国防総省 vs CIA
CIAは2001年の9・11(米中枢同時テロ)以降、情報収集・分析機関というよりも、無人機を中心に準軍事的な色彩を強め、これに国防総省が危機感を深めてきた。地域的に見ると、パキスタン、アフガニスタンの山岳地帯はCIAが、イエメンはCIAと国防総省の特殊作戦軍の両者が担当するという仕分けになっていた。
CIAの改革を検討してきたオバマ大統領は側近であるブレナンCIA長官と無人機の所管について緊密に協議してきた。その結果、米メディアなどによると、CIAにはこれまで通り、パキスタンとアフガニスタンでの無人機作戦の権限を認める代わりに、イエメンでは、CIAに無人機を飛行させてテロリストの探索はさせるものの、標的を殺害するためのミサイル発射は国防総省の特殊作戦軍の決定に委ねる、という決定を下した。
作戦の透明性は困難なままに
問題はこの裁定によって、大統領が公約した無人機作戦の透明性が確保できるのかどうか、ということだが、CIAがパキスタンとアフガニスタンの作戦権限を保持している限り、透明性の確保は難しいだろう。

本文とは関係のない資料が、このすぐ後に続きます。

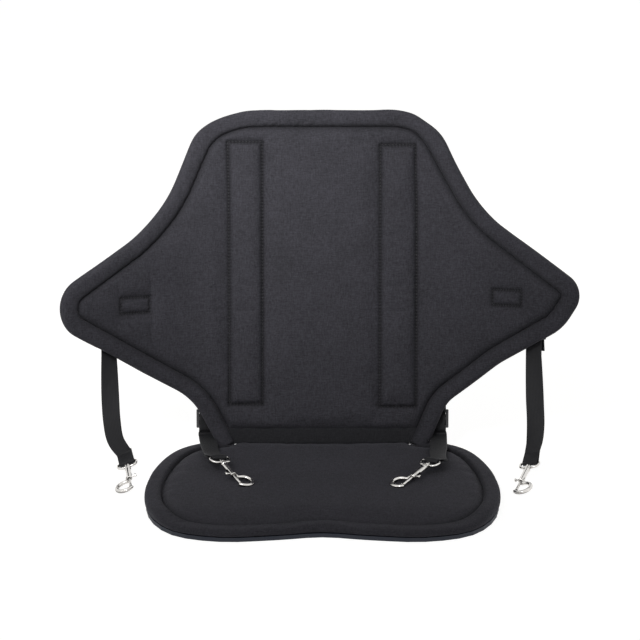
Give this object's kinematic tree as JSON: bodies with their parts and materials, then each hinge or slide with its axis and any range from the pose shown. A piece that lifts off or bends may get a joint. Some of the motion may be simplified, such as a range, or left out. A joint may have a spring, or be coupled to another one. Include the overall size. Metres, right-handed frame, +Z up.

なぜなら特殊作戦軍の作戦であれば、作戦実行後にたとえあいまいであっても、事実関係をある程度公表することになる。しかしCIAによる作戦は秘密作戦であり、作戦を遂行したかどうかも含めて詳細を明らかにする必要がなく、パキスタンとイエメンの作戦は民間人の死傷者が出ても闇の中に置かれることになる見通しだ。
これは実は米国にとっても都合の良い面も多い。特殊作戦軍の純軍事作戦ということであれば、作戦に先だってパキスタンやアフガニスタンなどの相手国に事前に通告して了承を得なければならない。そうしないと、主権の侵害ということになるからだ。